# TASK BRIEF
Find each line with the string "that" and report it.

——————————

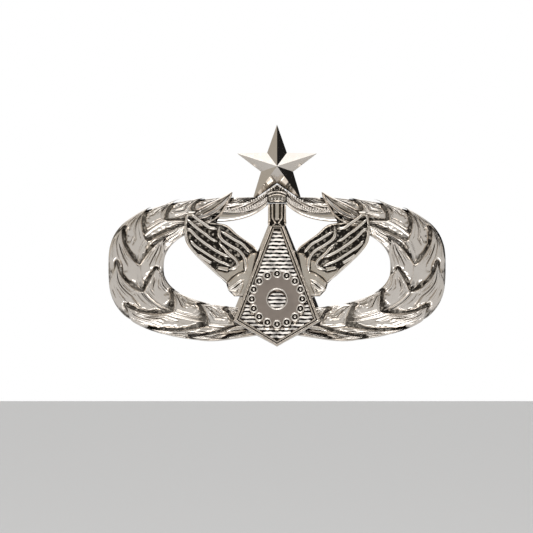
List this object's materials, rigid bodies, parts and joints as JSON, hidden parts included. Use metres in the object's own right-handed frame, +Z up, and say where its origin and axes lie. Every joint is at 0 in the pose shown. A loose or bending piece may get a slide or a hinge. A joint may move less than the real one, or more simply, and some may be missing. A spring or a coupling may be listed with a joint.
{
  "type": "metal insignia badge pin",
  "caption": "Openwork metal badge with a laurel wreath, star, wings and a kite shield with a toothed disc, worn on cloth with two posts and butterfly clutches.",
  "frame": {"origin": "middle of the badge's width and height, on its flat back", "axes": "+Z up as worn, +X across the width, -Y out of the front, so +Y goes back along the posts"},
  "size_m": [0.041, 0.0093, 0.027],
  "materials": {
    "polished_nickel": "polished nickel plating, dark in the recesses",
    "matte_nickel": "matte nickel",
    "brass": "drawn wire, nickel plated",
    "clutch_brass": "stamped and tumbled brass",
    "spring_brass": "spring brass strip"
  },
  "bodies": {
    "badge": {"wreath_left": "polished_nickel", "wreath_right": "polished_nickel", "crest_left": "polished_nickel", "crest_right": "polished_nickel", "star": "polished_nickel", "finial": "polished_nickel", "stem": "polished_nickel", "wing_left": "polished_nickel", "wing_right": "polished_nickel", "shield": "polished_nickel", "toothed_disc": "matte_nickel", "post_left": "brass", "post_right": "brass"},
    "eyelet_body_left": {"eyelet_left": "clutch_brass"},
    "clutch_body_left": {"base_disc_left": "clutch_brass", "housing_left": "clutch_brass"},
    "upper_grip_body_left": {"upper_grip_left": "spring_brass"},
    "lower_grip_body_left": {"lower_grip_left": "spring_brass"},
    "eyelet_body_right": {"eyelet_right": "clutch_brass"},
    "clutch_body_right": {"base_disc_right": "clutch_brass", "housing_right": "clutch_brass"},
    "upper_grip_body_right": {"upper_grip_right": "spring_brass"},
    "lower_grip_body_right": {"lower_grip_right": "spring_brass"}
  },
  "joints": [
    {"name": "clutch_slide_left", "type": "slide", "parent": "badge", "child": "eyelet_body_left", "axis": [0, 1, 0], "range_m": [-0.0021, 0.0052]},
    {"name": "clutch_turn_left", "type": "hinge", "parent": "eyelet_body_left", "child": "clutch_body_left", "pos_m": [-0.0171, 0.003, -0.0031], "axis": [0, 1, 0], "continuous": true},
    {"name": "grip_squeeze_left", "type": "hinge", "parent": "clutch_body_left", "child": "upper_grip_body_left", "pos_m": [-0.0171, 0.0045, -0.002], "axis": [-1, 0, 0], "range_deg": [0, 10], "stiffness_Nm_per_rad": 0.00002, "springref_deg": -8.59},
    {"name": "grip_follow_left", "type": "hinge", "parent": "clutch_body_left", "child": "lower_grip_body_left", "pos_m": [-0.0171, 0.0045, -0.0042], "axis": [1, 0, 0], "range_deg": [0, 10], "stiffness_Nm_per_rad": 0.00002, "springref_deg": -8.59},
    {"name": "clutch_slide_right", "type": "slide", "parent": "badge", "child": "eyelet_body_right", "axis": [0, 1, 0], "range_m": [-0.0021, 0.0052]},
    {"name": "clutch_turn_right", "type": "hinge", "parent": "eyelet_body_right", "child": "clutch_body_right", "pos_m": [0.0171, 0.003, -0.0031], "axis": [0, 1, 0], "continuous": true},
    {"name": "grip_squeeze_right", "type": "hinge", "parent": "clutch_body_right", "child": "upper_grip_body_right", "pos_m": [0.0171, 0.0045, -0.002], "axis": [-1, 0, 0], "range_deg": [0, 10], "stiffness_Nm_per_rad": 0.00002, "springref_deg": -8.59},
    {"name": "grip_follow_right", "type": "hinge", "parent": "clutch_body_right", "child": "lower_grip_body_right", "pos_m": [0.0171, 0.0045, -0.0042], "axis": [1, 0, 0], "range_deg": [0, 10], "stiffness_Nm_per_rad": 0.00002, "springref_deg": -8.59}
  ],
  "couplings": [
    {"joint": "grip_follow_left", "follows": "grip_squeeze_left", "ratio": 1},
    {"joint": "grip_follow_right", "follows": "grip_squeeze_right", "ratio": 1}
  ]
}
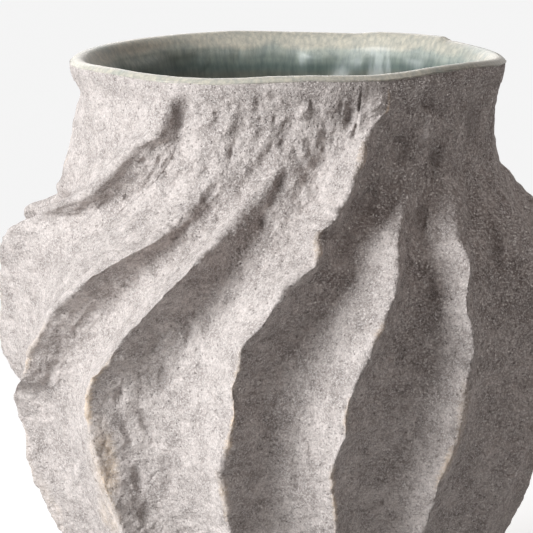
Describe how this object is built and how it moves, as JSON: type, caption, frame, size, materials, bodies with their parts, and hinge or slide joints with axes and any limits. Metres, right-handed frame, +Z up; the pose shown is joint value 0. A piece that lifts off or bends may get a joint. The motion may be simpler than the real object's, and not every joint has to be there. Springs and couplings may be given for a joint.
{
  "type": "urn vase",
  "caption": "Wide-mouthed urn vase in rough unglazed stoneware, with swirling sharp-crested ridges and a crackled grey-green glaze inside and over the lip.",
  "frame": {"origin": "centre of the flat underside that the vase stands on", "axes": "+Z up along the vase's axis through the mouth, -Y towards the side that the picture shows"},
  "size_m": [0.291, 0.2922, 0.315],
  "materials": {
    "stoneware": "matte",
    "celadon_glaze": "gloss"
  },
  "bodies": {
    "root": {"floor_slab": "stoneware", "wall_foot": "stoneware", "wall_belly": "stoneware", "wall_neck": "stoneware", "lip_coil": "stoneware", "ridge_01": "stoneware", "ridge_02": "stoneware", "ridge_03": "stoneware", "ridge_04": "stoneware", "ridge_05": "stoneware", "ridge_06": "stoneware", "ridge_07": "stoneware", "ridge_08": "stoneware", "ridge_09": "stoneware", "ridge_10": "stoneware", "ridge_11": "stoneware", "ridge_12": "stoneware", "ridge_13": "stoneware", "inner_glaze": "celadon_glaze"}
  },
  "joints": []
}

——————————

# RESULT BELOW
Describe how this object is built and how it moves, as JSON: type, caption, frame, size, materials, bodies with their parts, and hinge or slide joints with axes and any limits. Metres, right-handed frame, +Z up; the pose shown is joint value 0. A piece that lifts off or bends may get a joint. The motion may be simpler than the real object's, and not every joint has to be there. Springs and couplings may be given for a joint.
  "frame": {"origin": "centre of the flat underside that the vase stands on", "axes": "+Z up along the vase's axis through the mouth, -Y towards the side that the picture shows"},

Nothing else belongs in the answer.